There are 453 primary schools and 125 secondary schools in the education system. On average, that means each school has received refurbishment and construction funding of $5.7 million.
The incoming PNM Government in 2015 accused the People’s Partnership coalition of leaving dozens of unfinished schools behind.
Finance Minister Imbert said that 118 school projects were not completed. Imbert said the Government had a $2.8 billion financial hole to complete the school repairs and construction.
In December 2017, former EFCL chairman Arnold Piggott told a JSC that he resigned because of a culture of corruption and mismanagement. He also alleged political interference. He said that during his 17 months in office, there were four irregularities in the issuance of contracts.
Several school projects, under the EFCL, that were supposed to provide new buildings are incomplete, abandoned, or never started. Among them are: Lower Morvant Government Primary School, Reform SDMS Primary School, Carapichaima West Government Secondary, and Parvati Girls’ Secondary School. Between fiscal 2016 and 2023, approximately $69.5 billion was allocated in the national budget to the education sector.

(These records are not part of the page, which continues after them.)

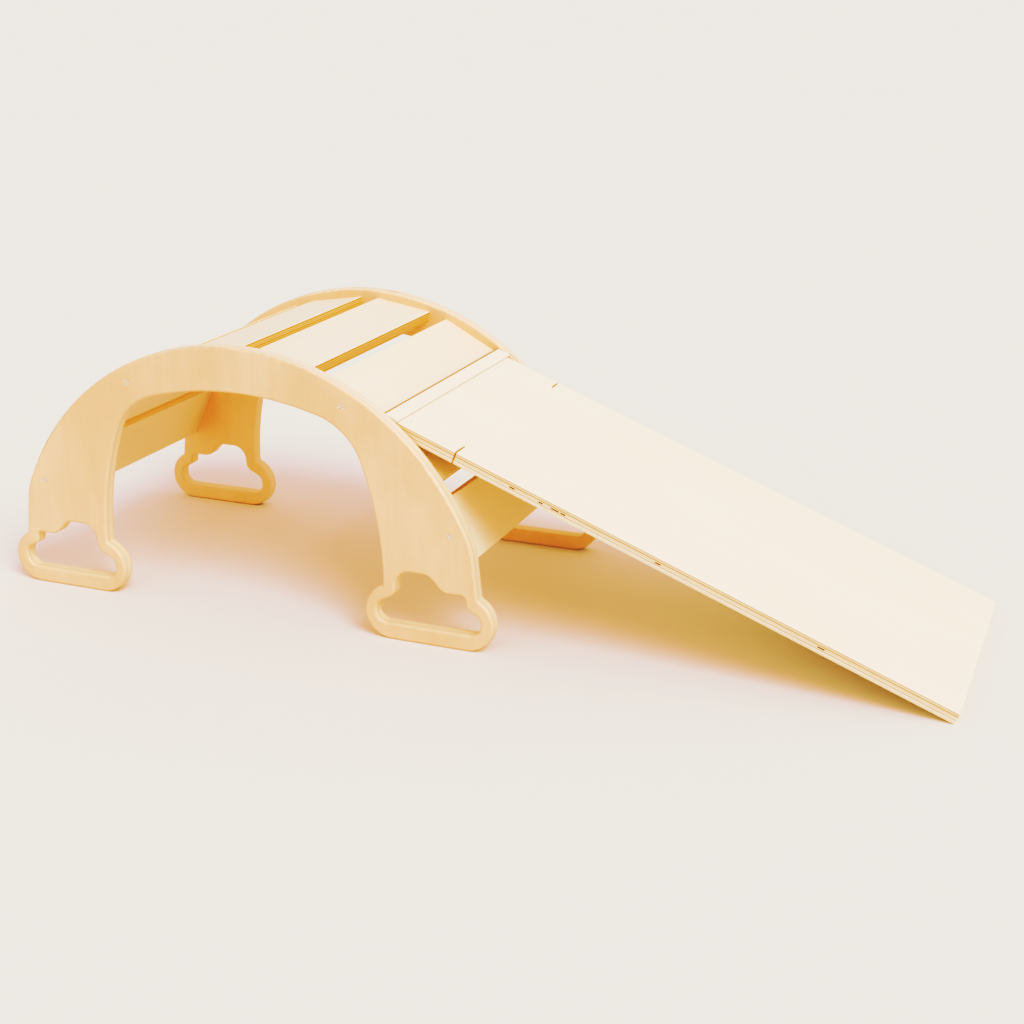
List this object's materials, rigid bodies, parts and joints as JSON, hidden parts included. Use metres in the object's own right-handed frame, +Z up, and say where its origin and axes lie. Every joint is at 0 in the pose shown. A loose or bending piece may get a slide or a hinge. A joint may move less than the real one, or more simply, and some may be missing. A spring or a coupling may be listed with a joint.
{
  "type": "toddler slide",
  "caption": "Low plywood climbing arch with cloud-shaped foot cut-outs and a slatted curved top, with a flat slide board hooked between two slats and running down to the floor.",
  "frame": {"origin": "on the floor, under the middle of the whole object's box", "axes": "+X down the slide, +Y across it towards the far side panel, +Z up"},
  "size_m": [1.1608, 0.376, 0.327],
  "materials": {
    "panel_ply": "clear-lacquered birch plywood, 18 mm, rounded edges",
    "slat_ply": "clear-lacquered birch plywood, 15 mm nominal",
    "board_ply": "clear-lacquered birch plywood, 15 mm nominal, smooth sanded",
    "cleat_birch": "clear-lacquered solid birch strip",
    "dowel_beech": "bare beech",
    "screw_steel": "yellow-passivated steel, satin"
  },
  "bodies": {
    "arch": {"side_panel_near": "panel_ply", "side_panel_far": "panel_ply", "slat_1": "slat_ply", "slat_2": "slat_ply", "slat_3": "slat_ply", "slat_4": "slat_ply", "slat_5": "slat_ply", "slat_6": "slat_ply", "slat_7": "slat_ply", "slat_8": "slat_ply", "slat_dowels_near": "dowel_beech", "slat_dowels_far": "dowel_beech", "panel_screws_near": "screw_steel", "panel_screws_far": "screw_steel"},
    "slide": {"slide_board": "board_ply", "hook_cleat": "cleat_birch", "cleat_dowels": "dowel_beech"}
  },
  "joints": [
    {"name": "slide_lift_off", "type": "slide", "parent": "arch", "child": "slide", "axis": [0.606, 0, 0.7955], "range_m": [0, 0.09]}
  ]
}
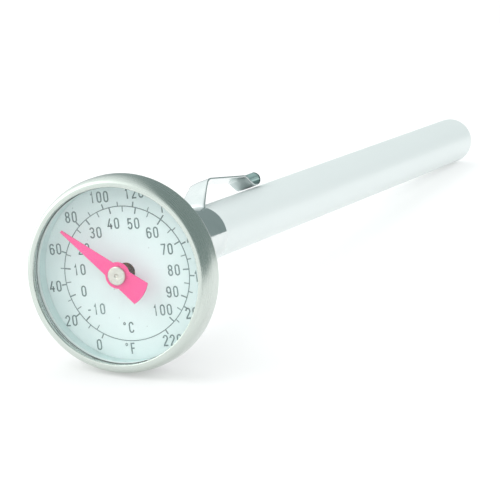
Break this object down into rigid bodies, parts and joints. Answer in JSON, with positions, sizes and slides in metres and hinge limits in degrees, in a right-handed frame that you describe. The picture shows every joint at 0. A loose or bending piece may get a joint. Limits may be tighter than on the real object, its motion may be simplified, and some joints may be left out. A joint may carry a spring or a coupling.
{
  "type": "pocket dial meat thermometer",
  "caption": "Pocket dial thermometer with a bezelled round head, bimetal stem and turning pointer, held in a slip-on sheath with a spring pocket clip.",
  "frame": {"origin": "centre of the bounding box, on the stem's axis at mid length", "axes": "+Y along the stem, from the dial to the sheath's closed tip; +Z to the dial's 12 o'clock; +X to the right seen from the dial"},
  "size_m": [0.0282, 0.1588, 0.0282],
  "materials": {
    "brushed_steel": "brushed",
    "case_steel": "satin",
    "clip_chrome": "polished",
    "stem_steel": "polished",
    "brass": "turned",
    "bimetal": "rolled",
    "lens": "clear",
    "gasket": "matte",
    "inner_ring": "satin",
    "dial_white": "matte",
    "dial_print": "matte",
    "pointer_pink": "satin",
    "boss_metal": "turned",
    "sheath_white": "gloss"
  },
  "bodies": {
    "sheath": {"sheath_tube": "sheath_white", "clip_ferrule": "clip_chrome"},
    "clip": {"pocket_clip": "clip_chrome"},
    "stem": {"stem_tube": "stem_steel", "stem_tip": "stem_steel", "calibration_nut": "case_steel", "stem_collar": "brass", "spring_washer": "stem_steel", "guide_bush_front": "brass", "guide_bush_rear": "brass", "bimetal_coil": "bimetal"},
    "head": {"case_cup": "case_steel", "bezel_ring": "brushed_steel", "lens": "lens", "lens_gasket": "gasket", "spacer_ring": "inner_ring", "dial_plate": "dial_white", "dial_support": "inner_ring"},
    "needle": {"pointer": "pointer_pink", "pointer_boss": "boss_metal", "spindle": "stem_steel", "coil_hub": "brass"}
  },
  "joints": [
    {"name": "clip_flex", "type": "hinge", "parent": "sheath", "child": "clip", "pos_m": [-0.00114, -0.04717, 0.00524], "axis": [0.969, 0.003, 0.247], "range_deg": [0, 6], "stiffness_Nm_per_rad": 0.02},
    {"name": "stem_pull", "type": "slide", "parent": "sheath", "child": "stem", "axis": [0, -1, 0], "range_m": [0, 0.13]},
    {"name": "calibration_turn", "type": "hinge", "parent": "stem", "child": "head", "pos_m": [0, -0.072, 0], "axis": [0, 1, 0], "range_deg": [-30, 30]},
    {"name": "pointer_turn", "type": "hinge", "parent": "stem", "child": "needle", "pos_m": [0, -0.0777, 0], "axis": [0, 1, 0], "range_deg": [-100.9, 199.1], "stiffness_Nm_per_rad": 0.00005, "deforming": ["bimetal_coil"]}
  ]
}
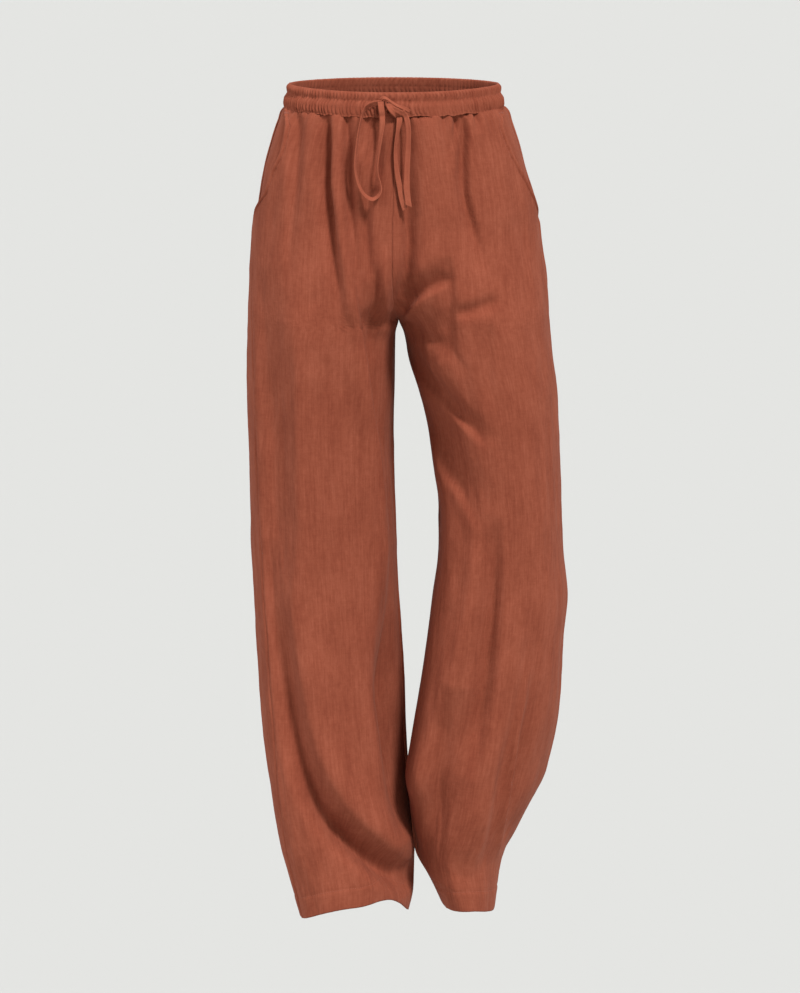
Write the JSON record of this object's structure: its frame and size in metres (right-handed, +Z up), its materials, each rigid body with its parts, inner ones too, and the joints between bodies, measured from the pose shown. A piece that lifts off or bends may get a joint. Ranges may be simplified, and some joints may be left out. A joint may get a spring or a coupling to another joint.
{
  "type": "linen drawstring trousers",
  "caption": "Wide leg linen trousers with a gathered elastic waistband, slant side pockets and a tied drawstring, hollow, as worn with no wearer.",
  "frame": {"origin": "middle of the waist opening, level with the waistband's rim over the side seams", "axes": "+Z up, from the hems to the waist; the front faces -Y; the wearer's left is at +X"},
  "size_m": [0.3999, 0.2636, 1.0551],
  "materials": {
    "linen": "matte plain weave with slubs",
    "linen_tie": "matte folded and stitched tape"
  },
  "bodies": {
    "root": {"front_right": "linen", "front_left": "linen", "back_right": "linen", "back_left": "linen", "waistband": "linen", "pocket_right": "linen", "pocket_left": "linen", "drawstring_loop": "linen_tie", "drawstring_end_a": "linen_tie", "drawstring_end_b": "linen_tie", "drawstring_knot": "linen_tie"}
  },
  "joints": []
}
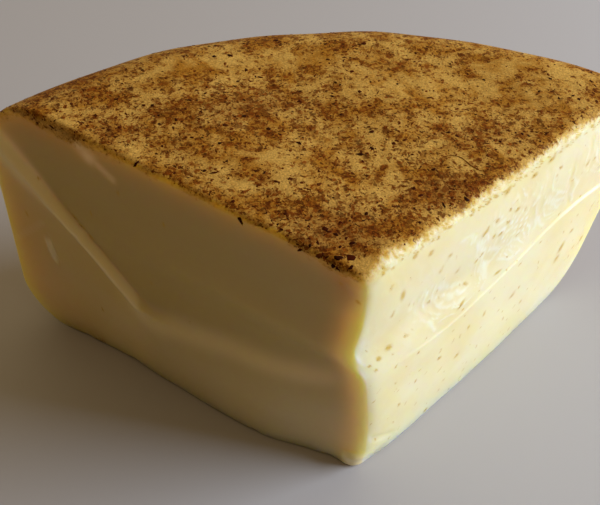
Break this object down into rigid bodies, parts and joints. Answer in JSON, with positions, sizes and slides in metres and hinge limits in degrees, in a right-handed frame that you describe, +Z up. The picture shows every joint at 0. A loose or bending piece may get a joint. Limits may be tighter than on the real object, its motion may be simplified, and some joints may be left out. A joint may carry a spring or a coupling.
{
  "type": "hereford hop cheese wedge",
  "caption": "Broad wedge of a small pressed cheese wheel: hop-coated top, outer wall and rounded rims, and smooth cut faces meeting at a tip.",
  "frame": {"origin": "middle of the box, on the flat base", "axes": "+Z up, the wedge's tip towards -Y and its curved outer wall towards +Y, the longer cut face on the -X side"},
  "size_m": [0.1342, 0.0748, 0.0668],
  "materials": {
    "cheese": "waxy pale paste on the cuts, brown toasted hop flakes pressed into the coat of the top and wall"
  },
  "bodies": {
    "root": {"hop_cheese": "cheese"}
  },
  "joints": []
}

Education Minister Dr Nyan Gadsby-Dolly said the challenges schools in T&T face with repairs stem from a lack of sufficient funding, despite the substantial $5 billion allocated to the Ministry of Education in the last budget.
Gadsby-Dolly was defending the lack of readiness of some schools for the new academic year at the start of this month. The minister said the ministry was left with only $150 million for the School Repair Programme after the $5 billion allocation was divided into recurrent and other expenses.
“If we need to build schools, we have to secure loan funding, which isn’t accounted for in the standard budget. We have a lot of schools, and it takes a significant amount of money to keep them running, with much of the budget allocated to that,” she added.
Gadsby-Dolly does not see a resolution to the issue in the short term either.